* _GIVEN DATA_
----------------

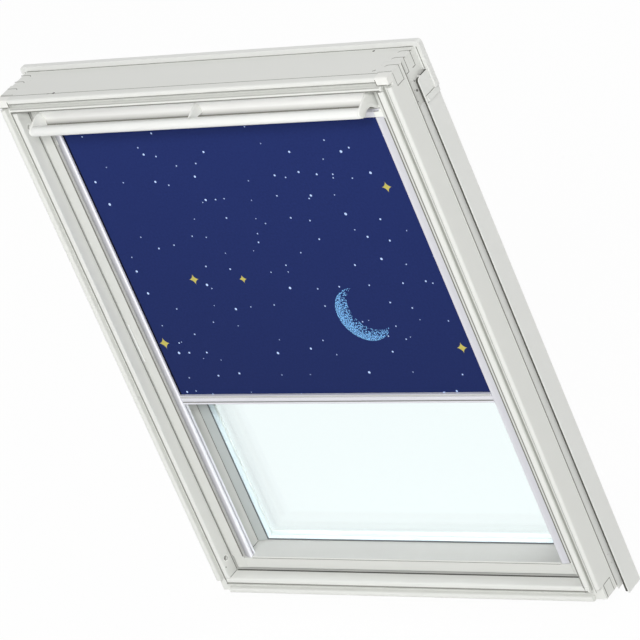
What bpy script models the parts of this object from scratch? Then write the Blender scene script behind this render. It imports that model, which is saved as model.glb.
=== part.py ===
"""White centre-pivot roof window with a blackout roller blind in side channels.

X runs across the window as seen from the room, Y runs out through the roof, and Z runs up
the slope. Depths are given from the plane of the frame's room-side lips. The origin is the
middle of the sill face, the flat underside of the frame's bottom rail.
Sizes are in millimetres and are turned to metres as each mesh is made.
"""

import math

import bmesh
import bpy
from mathutils import Matrix

MM = 0.001
GAP = 0.3
LINE_HALF = 0.8
SMALL_ROUND = 0.8
PAST = 2.0
OVERLAP = 1.0
ARC_STEPS = 4
ROUND_SIDES = 24
SMALL_SIDES = 16

# Frame
FRAME_WIDTH = 780.0
FRAME_HEIGHT = 978.0
FRAME_DEPTH = 96.0
JAMB_FACE = 31.5
HEAD_FACE = 25.5
SILL_FACE = 30.5
OUTER_LIP = 10.0
JAMB_GROOVE = 8.5
HEAD_GROOVE = 6.5
SILL_GROOVE = 8.0
GROOVE_DEPTH = 9.0
LIP_ROUND = 3.5
EDGE_ROUND = 2.0
SIDE_STEP_DEPTH = 46.5
SIDE_STEP = 3.5
SIDE_LINE_DEPTH = 41.8
SIDE_LINE = 1.0
KERF_DEPTH_AT = 14.0
KERF_WIDTH = 0.9
KERF_CUT = 0.8
HOOD_REBATE = 3.0
PILOT_RADIUS = 1.2
PILOT_LENGTH = 9.0
PILOTS_BELOW_TOP = ((9.5, 42.0), (7.5, 57.0), (3.0, 72.5))
PILOTS_ABOVE_FOOT = ((8.0, 54.0), (9.5, 38.0))

# Comb joints at the frame's corners
RAIL_FINGERS = ((17.5, 36.5), (46.5, 57.5), (68.5, 76.5))
SILL_FINGER_HEIGHT = 25.0
CORNER_WIDTH = 20.0
HEAD_CORNER_HEIGHT = 19.0
SILL_CORNER_HEIGHT = 25.0

# Outside sheet metal on the frame
SHEET = 1.6
FOLD_ROUND = 0.9
SIDE_COVER_DEPTH = 36.0
SIDE_COVER_PROUD = 4.5
SIDE_COVER_SHORT = 41.0
SIDE_COVER_CORNER = 6.0
COVER_WEB = 10.0
FLANGE = 1.2
FLANGE_DROP = 8.0
FLANGE_SHORT = 82.0
FLANGE_BEHIND_STEP = 1.0
COVER_DROP = 26.0
COVER_BELOW_FACE = 1.0
COVER_INSET = 30.0
HOOD_RETURN = 7.4
HOOD_PROUD = 8.5
HOOD_SIDE_LENGTH = 73.0
HOOD_CORNER = 5.0
CLIP_HEIGHT = 10.0
CLIP_SET_BACK = 4.0

# Sash
SASH_GAP = 4.5
SASH_ROUND = 1.2
SASH_FACE_DEPTH = 26.0
SASH_BEHIND_GLASS = 0.2
STILE_FACE = 21.0
STILE_WIDTH = 25.5
STILE_LINE = 0.8
STILE_LINE_AHEAD = 1.6
SASH_SILL_HEIGHT = 23.0
SASH_SILL_LINE = 19.4
SASH_SILL_ROUND = 1.8
SASH_HEAD_HEIGHT = 39.5
SASH_HEAD_FRONT = 35.5
COVER_THICKNESS = 2.2
COVER_SHORT = 1.5
COVER_LAP_TOP = 4.0
COVER_LAP_FOOT = 6.0
SEAL_FROM_BACK = 26.0
SEAL_WIDTH = 4.5
SEAL_PROUD = 1.3

# Glass
PANE = 4.0
CAVITY = 12.0
GLASS_BEHIND_CASSETTE = 12.8
GLASS_EDGE = 14.0
GLASS_SIDE_GAP = 2.5
SPACER_WIDTH = 11.0
SPACER_INSET = 2.0
BEAD_DEPTH = 6.0
BEAD_WIDTH = 17.0
BEAD_EDGE = 1.2
BEAD_FLAT = 1.5
BEAD_ROUND = 0.5
GASKET = 1.8

# Pivot
PIVOT_DEPTH = 38.0
PIN_RADIUS = 6.6
PIN_CLEARANCE = 0.5
PIVOT_PLATE_LENGTH = 90.0
PIVOT_PLATE_WIDTH = 26.0
PIVOT_PLATE = 3.0
PIN_REACH = 2.0
PIN_HOLE_DEPTH = 8.0

# Barrel bolt and its bushes
BOLT_DEPTH = 62.8
BOLT_BELOW_TOP = 29.0
BOLT_RADIUS = 3.5
BOLT_LENGTH = 58.0
BOLT_CLEARANCE = 0.4
BOLT_TRAVEL = 12.0
BUSH_RADIUS = 5.0
BUSH_FLANGE = 6.2
BUSH_FLANGE_THICK = 1.2
BUSH_LENGTH = 10.0
VENT_BUSH_DEPTH = 14.6
KNOB_RADIUS = 3.0
KNOB_FROM_END = 14.0
KNOB_SUNK = 2.0
BOLT_END_GAP = 2.0

# Ventilation flap and control bar
HINGE_DEPTH = 30.5
HINGE_BELOW_BAR = 13.5
HINGE_PIN = 2.0
KNUCKLE = 3.8
BAR_DEPTH = -11.5
BAR_BELOW_TOP = 22.5
BAR_RADIUS = 8.5
BAR_END_GAP = 3.5
ARM_THICK = 3.5
MID_ARM_THICK = 3.2
MID_ARM_X = -4.0
COVE_RADIUS = 33.0
FLAP_TOP_GAP = 2.5
FLAP_BACK = 33.2
BACK_ABOVE_HINGE = 6.0
TOP_CHAMFER = 3.0
ARM_TOP_LENGTH = 8.0
PIN_IN_STILE = 9.0
FLAP_SEAL_END = 8.0
FLAP_SEAL_HEIGHT = 4.0
FLAP_SEAL_BELOW = 5.0
COVE_BELOW_BAR = 6.5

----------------

* _THE REQUEST_
Output the whole listing above again, word for word.

* _THE ANSWER_
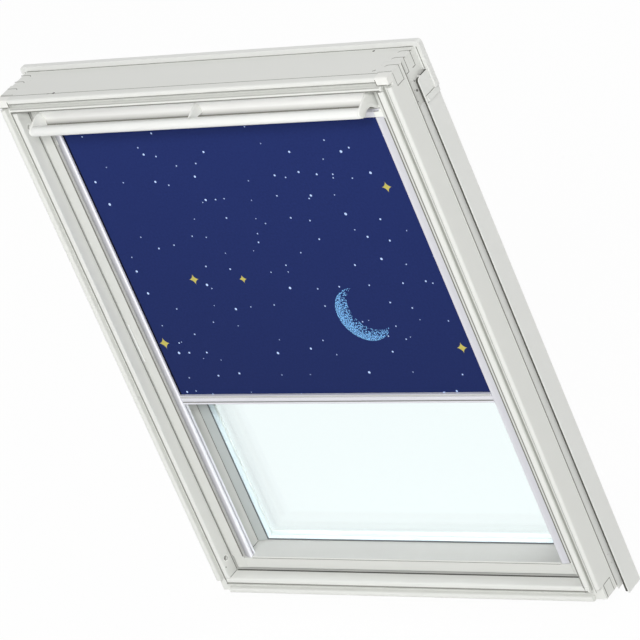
What bpy script models the parts of this object from scratch? Then write the Blender scene script behind this render. It imports that model, which is saved as model.glb.
=== part.py ===
"""White centre-pivot roof window with a blackout roller blind in side channels.

X runs across the window as seen from the room, Y runs out through the roof, and Z runs up
the slope. Depths are given from the plane of the frame's room-side lips. The origin is the
middle of the sill face, the flat underside of the frame's bottom rail.
Sizes are in millimetres and are turned to metres as each mesh is made.
"""

import math

import bmesh
import bpy
from mathutils import Matrix

MM = 0.001
GAP = 0.3
LINE_HALF = 0.8
SMALL_ROUND = 0.8
PAST = 2.0
OVERLAP = 1.0
ARC_STEPS = 4
ROUND_SIDES = 24
SMALL_SIDES = 16

# Frame
FRAME_WIDTH = 780.0
FRAME_HEIGHT = 978.0
FRAME_DEPTH = 96.0
JAMB_FACE = 31.5
HEAD_FACE = 25.5
SILL_FACE = 30.5
OUTER_LIP = 10.0
JAMB_GROOVE = 8.5
HEAD_GROOVE = 6.5
SILL_GROOVE = 8.0
GROOVE_DEPTH = 9.0
LIP_ROUND = 3.5
EDGE_ROUND = 2.0
SIDE_STEP_DEPTH = 46.5
SIDE_STEP = 3.5
SIDE_LINE_DEPTH = 41.8
SIDE_LINE = 1.0
KERF_DEPTH_AT = 14.0
KERF_WIDTH = 0.9
KERF_CUT = 0.8
HOOD_REBATE = 3.0
PILOT_RADIUS = 1.2
PILOT_LENGTH = 9.0
PILOTS_BELOW_TOP = ((9.5, 42.0), (7.5, 57.0), (3.0, 72.5))
PILOTS_ABOVE_FOOT = ((8.0, 54.0), (9.5, 38.0))

# Comb joints at the frame's corners
RAIL_FINGERS = ((17.5, 36.5), (46.5, 57.5), (68.5, 76.5))
SILL_FINGER_HEIGHT = 25.0
CORNER_WIDTH = 20.0
HEAD_CORNER_HEIGHT = 19.0
SILL_CORNER_HEIGHT = 25.0

# Outside sheet metal on the frame
SHEET = 1.6
FOLD_ROUND = 0.9
SIDE_COVER_DEPTH = 36.0
SIDE_COVER_PROUD = 4.5
SIDE_COVER_SHORT = 41.0
SIDE_COVER_CORNER = 6.0
COVER_WEB = 10.0
FLANGE = 1.2
FLANGE_DROP = 8.0
FLANGE_SHORT = 82.0
FLANGE_BEHIND_STEP = 1.0
COVER_DROP = 26.0
COVER_BELOW_FACE = 1.0
COVER_INSET = 30.0
HOOD_RETURN = 7.4
HOOD_PROUD = 8.5
HOOD_SIDE_LENGTH = 73.0
HOOD_CORNER = 5.0
CLIP_HEIGHT = 10.0
CLIP_SET_BACK = 4.0

# Sash
SASH_GAP = 4.5
SASH_ROUND = 1.2
SASH_FACE_DEPTH = 26.0
SASH_BEHIND_GLASS = 0.2
STILE_FACE = 21.0
STILE_WIDTH = 25.5
STILE_LINE = 0.8
STILE_LINE_AHEAD = 1.6
SASH_SILL_HEIGHT = 23.0
SASH_SILL_LINE = 19.4
SASH_SILL_ROUND = 1.8
SASH_HEAD_HEIGHT = 39.5
SASH_HEAD_FRONT = 35.5
COVER_THICKNESS = 2.2
COVER_SHORT = 1.5
COVER_LAP_TOP = 4.0
COVER_LAP_FOOT = 6.0
SEAL_FROM_BACK = 26.0
SEAL_WIDTH = 4.5
SEAL_PROUD = 1.3

# Glass
PANE = 4.0
CAVITY = 12.0
GLASS_BEHIND_CASSETTE = 12.8
GLASS_EDGE = 14.0
GLASS_SIDE_GAP = 2.5
SPACER_WIDTH = 11.0
SPACER_INSET = 2.0
BEAD_DEPTH = 6.0
BEAD_WIDTH = 17.0
BEAD_EDGE = 1.2
BEAD_FLAT = 1.5
BEAD_ROUND = 0.5
GASKET = 1.8

# Pivot
PIVOT_DEPTH = 38.0
PIN_RADIUS = 6.6
PIN_CLEARANCE = 0.5
PIVOT_PLATE_LENGTH = 90.0
PIVOT_PLATE_WIDTH = 26.0
PIVOT_PLATE = 3.0
PIN_REACH = 2.0
PIN_HOLE_DEPTH = 8.0

# Barrel bolt and its bushes
BOLT_DEPTH = 62.8
BOLT_BELOW_TOP = 29.0
BOLT_RADIUS = 3.5
BOLT_LENGTH = 58.0
BOLT_CLEARANCE = 0.4
BOLT_TRAVEL = 12.0
BUSH_RADIUS = 5.0
BUSH_FLANGE = 6.2
BUSH_FLANGE_THICK = 1.2
BUSH_LENGTH = 10.0
VENT_BUSH_DEPTH = 14.6
KNOB_RADIUS = 3.0
KNOB_FROM_END = 14.0
KNOB_SUNK = 2.0
BOLT_END_GAP = 2.0

# Ventilation flap and control bar
HINGE_DEPTH = 30.5
HINGE_BELOW_BAR = 13.5
HINGE_PIN = 2.0
KNUCKLE = 3.8
BAR_DEPTH = -11.5
BAR_BELOW_TOP = 22.5
BAR_RADIUS = 8.5
BAR_END_GAP = 3.5
ARM_THICK = 3.5
MID_ARM_THICK = 3.2
MID_ARM_X = -4.0
COVE_RADIUS = 33.0
FLAP_TOP_GAP = 2.5
FLAP_BACK = 33.2
BACK_ABOVE_HINGE = 6.0
TOP_CHAMFER = 3.0
ARM_TOP_LENGTH = 8.0
PIN_IN_STILE = 9.0
FLAP_SEAL_END = 8.0
FLAP_SEAL_HEIGHT = 4.0
FLAP_SEAL_BELOW = 5.0
COVE_BELOW_BAR = 6.5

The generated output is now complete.